I personally don’t view this particular change as political (though I can understand how someone would). I just think it’s a bad idea in practice, a bad idea which will be made worse once we start the slide down the slippery slope, and an unwelcome change to the fundamental mission of the BSA.
98% of all statistics are made up on the spot. And 30 out of 30 Helens agree you can’t pay too much for a good pair of shoes. This thread seems to be careening towards hurt feelings, which is not my intent. I don’t think you’re a leftist and I appreciate your contribution and your points. Good luck a Philmont next year.
Just to throw this out there: one thing the Boy Scout leaders were upset about when I was a Brownie leader was that their troops were made up of a lot kids who did not have a dad. The mothers and the local social workers were looking to Boy Scouts to provide a male role model for many boys who did not have one. It was hard on the Boy Scout leaders because this particular group of kids did not come with dads who could help with the troops’ activities. It was also somewhat emotionally draining.

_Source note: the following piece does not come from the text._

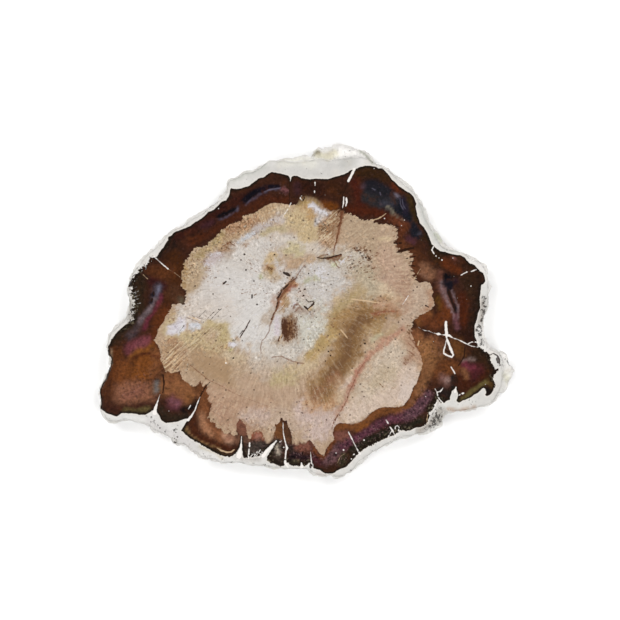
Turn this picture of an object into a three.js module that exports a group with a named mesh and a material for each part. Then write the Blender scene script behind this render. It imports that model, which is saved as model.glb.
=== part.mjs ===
import * as THREE from "three";
import { ImprovedNoise } from "three/addons/math/ImprovedNoise.js";

// A slice of petrified wood, in millimetres. It lies on its sawn base with the polished
// face up: X runs along its longest side, Y across it and Z from the base to the face.

// The slab
const THICKNESS = 20;
const RIM_SAMPLES = 320;

// The natural side, from the edge of the face (0) down to the base (1)
const SIDE_DEPTHS = [0, 0.07, 0.18, 0.31, 0.45, 0.6, 0.75, 0.9, 1];
const BELLY_DEPTH_OF_STEEP_SIDE = 0.36;
const BELLY_DEPTH_OF_WIDE_LOBE = 0.7;
const WIDE_LOBE_FLARE = 9;
const UNDERCUT_AT_BASE = 2.4;
const UNDERCUT_SWAY = 1.1;
const UNDERCUT_SWAY_LENGTH = 34;

// Relief of the chalky bark, always cut inwards from the outline
const CREST_LEVEL = 0.22;
const RIB_SPACING = 6.5;
const RIB_LENGTH = 26;
const RIB_DEPTH = 2.4;
const LUMP_SIZE = 11;
const LUMP_DEPTH = 2.2;
const PIT_SIZE = 5.5;
const PIT_DEPTH = 3.2;
const PIT_THRESHOLD = 0.2;
const RELIEF_FADE_DEPTH = 0.3;

// Steps where the crust of a lobe broke off in plates
const LEDGE_DEPTH = 0.42;
const LEDGE_SWAY = 0.22;
const LEDGE_SWAY_LENGTH = 17;
const LEDGE_STEP = 0.16;

// Layers of the noise that each kind of relief is read from
const RIB_LAYER = 0;
const UNDERCUT_LAYER = 0.5;
const LEDGE_LAYER = 4.5;
const LUMP_LAYER = 9.5;
const PIT_LAYER = 21.5;

// Half the length of rim over which its inward direction is averaged
const INSET_SMOOTHING = 9;

// Outline seen from above, counter-clockwise from the tip of the right lobe:
// x, y, and how far inside it the edge of the polished face lies
const RIM = [
  [125.0, -36.4, 7.8],
  [121.4, -32.2, 5.4],
  [117.2, -25.0, 2.4],
  [109.4, -21.4, 1.8],
  [106.4, -16.0, 1.8],
  [105.8, -8.8, 1.5],
  [107.0, -2.8, 1.2],
  [109.4, 4.4, 1.2],
  [109.4, 12.2, 1.2],
  [109.1, 20.6, 1.5],
  [107.6, 25.4, 1.8],
  [104.6, 29.6, 1.8],
  [98.0, 32.0, 1.8],
  [96.2, 35.0, 1.8],
  [91.4, 36.5, 1.8],
  [83.6, 38.9, 2.4],
  [80.6, 42.2, 3.0],
  [78.5, 47.0, 3.0],
  [74.0, 53.0, 2.4],
  [71.0, 60.2, 2.4],
  [68.9, 66.2, 2.4],
  [65.6, 71.6, 2.4],
  [60.8, 76.7, 3.0],
  [54.2, 81.2, 2.4],
  [49.4, 85.0, 1.5],
  [46.4, 85.4, 0.6],
  [43.4, 87.5, 0.5],
  [41.0, 88.1, 0.6],
  [39.2, 91.7, 2.4],
  [35.6, 95.3, 4.8],
  [31.4, 97.7, 7.2],
  [25.4, 100.1, 9.6],
  [17.6, 101.4, 10.8],
  [13.4, 99.8, 10.2],
  [9.8, 97.8, 9.0],
  [5.6, 97.4, 7.2],
  [2.0, 95.0, 5.4],
  [-4.6, 94.2, 5.4],
  [-10.6, 92.6, 4.2],
  [-14.8, 92.2, 3.0],
  [-18.4, 90.8, 1.8],
  [-23.8, 90.6, 1.2],
  [-26.2, 88.4, 1.2],
  [-31.0, 85.7, 1.8],
  [-34.6, 84.3, 2.1],
  [-38.2, 84.3, 2.4],
  [-41.8, 81.5, 1.8],
  [-45.4, 79.1, 1.2],
  [-48.1, 78.2, 1.2],
  [-49.0, 73.1, 1.2],
  [-52.0, 68.6, 1.5],
  [-56.8, 64.7, 1.5],
  [-60.4, 62.9, 1.8],
  [-62.8, 59.6, 1.5],
  [-67.6, 56.6, 1.2],
  [-71.8, 54.2, 1.2],
  [-74.2, 51.8, 1.2],
  [-80.8, 48.8, 1.2],
  [-84.4, 46.7, 1.2],
  [-88.0, 41.9, 1.5],
  [-91.6, 38.6, 1.5],
  [-97.6, 33.8, 1.5],
  [-101.8, 28.4, 1.5],
  [-106.0, 23.0, 1.5],
  [-108.4, 15.8, 1.2],
  [-109.3, 12.2, 1.2],
  [-108.1, 6.2, 1.2],
  [-108.1, -0.4, 1.2],
  [-109.9, -4.3, 1.2],
  [-115.6, -10.0, 1.2],
  [-119.2, -13.6, 1.2],
  [-120.1, -18.4, 0.6],
  [-121.0, -22.0, 0.5],
  [-119.8, -26.8, 0.5],
  [-118.6, -32.8, 0.5],
  [-120.4, -37.0, 0.5],
  [-122.5, -41.8, 0.5],
  [-124.9, -47.8, 0.5],
  [-124.6, -53.8, 0.5],
  [-124.9, -59.2, 0.5],
  [-123.7, -62.2, 1.2],
  [-119.8, -67.3, 1.2],
  [-114.4, -66.7, 0.6],
  [-109.6, -65.8, 0.6],
  [-101.8, -67.9, 0.6],
  [-96.4, -68.5, 0.6],
  [-92.2, -71.8, 0.6],
  [-86.2, -74.8, 0.6],
  [-82.6, -76.6, 0.6],
  [-80.2, -80.2, 0.6],
  [-74.2, -80.5, 0.6],
  [-71.2, -83.2, 0.6],
  [-66.4, -85.9, 0.6],
  [-63.4, -88.3, 0.6],
  [-56.8, -89.8, 0.6],
  [-50.8, -91.9, 0.6],
  [-42.4, -91.6, 0.6],
  [-32.8, -93.4, 0.6],
  [-22.6, -94.0, 0.6],
  [-13.0, -95.5, 0.6],
  [-2.8, -95.5, 0.6],
  [0.8, -96.4, 0.9],
  [4.4, -99.7, 1.8],
  [9.2, -100.6, 1.8],
  [13.4, -100.3, 1.8],
  [18.2, -101.5, 1.8],
  [23.6, -100.2, 2.4],
  [28.4, -97.6, 2.4],
  [30.8, -93.4, 2.1],
  [35.0, -88.9, 1.2],
  [41.6, -84.7, 1.2],
  [50.0, -79.9, 1.2],
  [56.6, -76.6, 1.2],
  [62.6, -76.6, 1.5],
  [65.6, -75.0, 1.5],
  [70.4, -74.5, 1.5],
  [75.8, -71.8, 2.7],
  [80.0, -69.1, 3.0],
  [81.8, -64.0, 3.0],
  [86.0, -61.6, 1.2],
  [95.0, -60.7, 1.2],
  [103.4, -58.9, 1.2],
  [107.6, -57.4, 0.8],
  [111.2, -55.3, 0.9],
  [116.6, -50.8, 3.0],
  [119.6, -48.1, 4.8],
  [122.6, -43.6, 6.6],
  [123.8, -40.0, 7.5],
];

const noise = new ImprovedNoise();

// Smooth noise from about -1 to 1, with features of about one size.
function noiseAt(x, y, z, size, layer) {
  return noise.noise(x / size, y / size, z + layer);
}

// Evenly spaced stations along the rim, each with its place, its inward direction and its flare.
function rimStations() {
  const handPoints = RIM.map(([x, y, flare]) => new THREE.Vector3(x, y, flare));
  const curve = new THREE.CatmullRomCurve3(handPoints, true, "centripetal");
  const points = curve.getSpacedPoints(RIM_SAMPLES).slice(0, RIM_SAMPLES);
  const reach = Math.round(INSET_SMOOTHING / (curve.getLength() / RIM_SAMPLES));
  return points.map((point, index) => {
    const before = points[(index - reach + RIM_SAMPLES) % RIM_SAMPLES];
    const after = points[(index + reach) % RIM_SAMPLES];
    const inward = new THREE.Vector2(before.y - after.y, after.x - before.x).normalize();
    return { x: point.x, y: point.y, inward, flare: Math.max(point.z, 0) };
  });
}

// How far outside the edge of the face the side stands at a depth below it, before its relief.
function sideReach({ x, y, flare }, depth) {
  const width = Math.min(flare / WIDE_LOBE_FLARE, 1);
  const belly = THREE.MathUtils.lerp(BELLY_DEPTH_OF_STEEP_SIDE, BELLY_DEPTH_OF_WIDE_LOBE, width);
  if (depth > belly) {
    const below = (depth - belly) / (1 - belly);
    const sway = noiseAt(x, y, 0, UNDERCUT_SWAY_LENGTH, UNDERCUT_LAYER);
    const undercut = UNDERCUT_AT_BASE + UNDERCUT_SWAY * sway;
    return flare - undercut * (1 - Math.cos((below * Math.PI) / 2));
  }
  const ledge = LEDGE_DEPTH + LEDGE_SWAY * noiseAt(x, y, 0, LEDGE_SWAY_LENGTH, LEDGE_LAYER);
  const slope = Math.sin(((depth / belly) * Math.PI) / 2);
  const plate = THREE.MathUtils.smoothstep(depth / belly, ledge - LEDGE_STEP, ledge + LEDGE_STEP);
  return flare * THREE.MathUtils.lerp(slope, plate * slope, 1 - slope);
}

// How deep the ribs, lumps and pits of the bark cut into the side. The crests between them are
// left at the outline.
function reliefDepth(x, y, z, depth) {
  const ribs = noiseAt(x, y, z / RIB_LENGTH, RIB_SPACING, RIB_LAYER) + CREST_LEVEL;
  const lumps = noiseAt(x, y, z / LUMP_SIZE, LUMP_SIZE, LUMP_LAYER) + CREST_LEVEL;
  const pits = noiseAt(x, y, z / PIT_SIZE, PIT_SIZE, PIT_LAYER) - PIT_THRESHOLD;
  const fade = THREE.MathUtils.smoothstep(depth, 0, RELIEF_FADE_DEPTH);
  const cuts = [RIB_DEPTH * ribs, LUMP_DEPTH * lumps, PIT_DEPTH * pits];
  return fade * cuts.reduce((sum, cut) => sum + Math.max(cut, 0), 0);
}

// One ring of the side, at a depth below the face.
function sideRing(stations, depth) {
  const z = THICKNESS * (1 - depth);
  return stations.map((station) => {
    const { x, y, inward, flare } = station;
    const inset = flare - sideReach(station, depth) + reliefDepth(x, y, z, depth);
    return new THREE.Vector3(x + inward.x * inset, y + inward.y * inset, z);
  });
}

// Two triangles for each quad between an upper ring and the one below it.
function bandTriangles(upperStart, lowerStart) {
  const triangles = [];
  for (let here = 0; here < RIM_SAMPLES; here += 1) {
    const next = (here + 1) % RIM_SAMPLES;
    triangles.push([upperStart + here, lowerStart + here, lowerStart + next]);
    triangles.push([upperStart + here, lowerStart + next, upperStart + next]);
  }
  return triangles;
}

// The slab: the flat polished face, the bands of the natural side and the flat base.
function sliceGeometry() {
  const stations = rimStations();
  const rings = SIDE_DEPTHS.map((depth) => sideRing(stations, depth));
  const lastStart = (rings.length - 1) * RIM_SAMPLES;
  const face = THREE.ShapeUtils.triangulateShape(rings[0], []);
  const base = THREE.ShapeUtils.triangulateShape(rings[rings.length - 1], []);
  const triangles = [...face];
  for (let ring = 0; ring < rings.length - 1; ring += 1) {
    triangles.push(...bandTriangles(ring * RIM_SAMPLES, (ring + 1) * RIM_SAMPLES));
  }
  triangles.push(...base.map(([a, b, c]) => [lastStart + a, lastStart + c, lastStart + b]));

  const geometry = new THREE.BufferGeometry().setFromPoints(rings.flat());
  geometry.setIndex(triangles.flat());
  geometry.computeBoundingBox();
  const middle = geometry.boundingBox.getCenter(new THREE.Vector3());
  geometry.translate(-middle.x, -middle.y, 0);
  geometry.computeVertexNormals();
  return geometry;
}

const stone = new THREE.MeshStandardMaterial({ color: 0xa98469, roughness: 0.3, metalness: 0 });

const slice = new THREE.Mesh(sliceGeometry(), stone);
slice.name = "petrified_wood_slice";

const group = new THREE.Group();
group.add(slice);

export default group;
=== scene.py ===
import math
from contextlib import contextmanager

import bpy
import numpy as np
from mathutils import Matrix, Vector, noise


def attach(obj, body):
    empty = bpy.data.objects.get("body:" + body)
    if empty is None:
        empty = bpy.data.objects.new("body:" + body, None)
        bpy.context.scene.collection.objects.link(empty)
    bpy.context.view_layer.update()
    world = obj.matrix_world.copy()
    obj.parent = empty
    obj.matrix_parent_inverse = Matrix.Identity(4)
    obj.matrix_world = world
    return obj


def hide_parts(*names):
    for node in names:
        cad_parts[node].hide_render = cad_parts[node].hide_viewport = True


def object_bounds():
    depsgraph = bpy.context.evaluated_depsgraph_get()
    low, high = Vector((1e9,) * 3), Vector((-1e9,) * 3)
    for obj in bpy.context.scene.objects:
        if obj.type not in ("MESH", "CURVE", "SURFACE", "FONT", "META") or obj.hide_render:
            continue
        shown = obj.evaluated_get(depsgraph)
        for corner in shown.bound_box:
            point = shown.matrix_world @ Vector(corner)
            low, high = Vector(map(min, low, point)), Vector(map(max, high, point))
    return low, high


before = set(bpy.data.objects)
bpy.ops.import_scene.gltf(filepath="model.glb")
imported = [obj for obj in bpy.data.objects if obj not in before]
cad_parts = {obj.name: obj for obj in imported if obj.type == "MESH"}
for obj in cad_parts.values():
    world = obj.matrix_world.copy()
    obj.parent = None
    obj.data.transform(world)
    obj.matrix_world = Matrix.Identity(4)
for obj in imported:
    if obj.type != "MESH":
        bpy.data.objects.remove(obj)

# A slice of petrified wood lying on its sawn base: a polished face, a rind cut with it, and a
# rough chalky side. Lengths are in metres unless a name says otherwise.

STONE_NODE = "petrified_wood_slice"
CAD_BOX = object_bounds()
FACE_LEVEL = CAD_BOX[1].z
MM = 0.001

# The photograph looks straight down on the slice. Markings are placed by its pixels.
PIXEL = 0.6 * MM
PHOTO_SIZE = 620
ORIGIN_PIXEL = (307.08, 310.38)

# Grain of the mesh, in photo pixels
FACE_CELL = 2.1
BASE_CELL = 3.2
RIM_GAP_IN_CELLS = 0.62
ARRIS_DROP = 0.28 * MM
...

That said, where else some of these kids, in female-dominated elementary and middle schools, would have had such an experience is hard to say.
The Boy Scouts helped a lot of young boys find their feet, so to speak.
That happened in one of our Dens where a single mom was looking for male mentoring for her autistic son. The problem was the dads and Den leaders were too tied up with their own sons to offer her much help. I have noticed over the last few years as a side note that Scouts is attracting more special needs boys and boys from homes without fathers.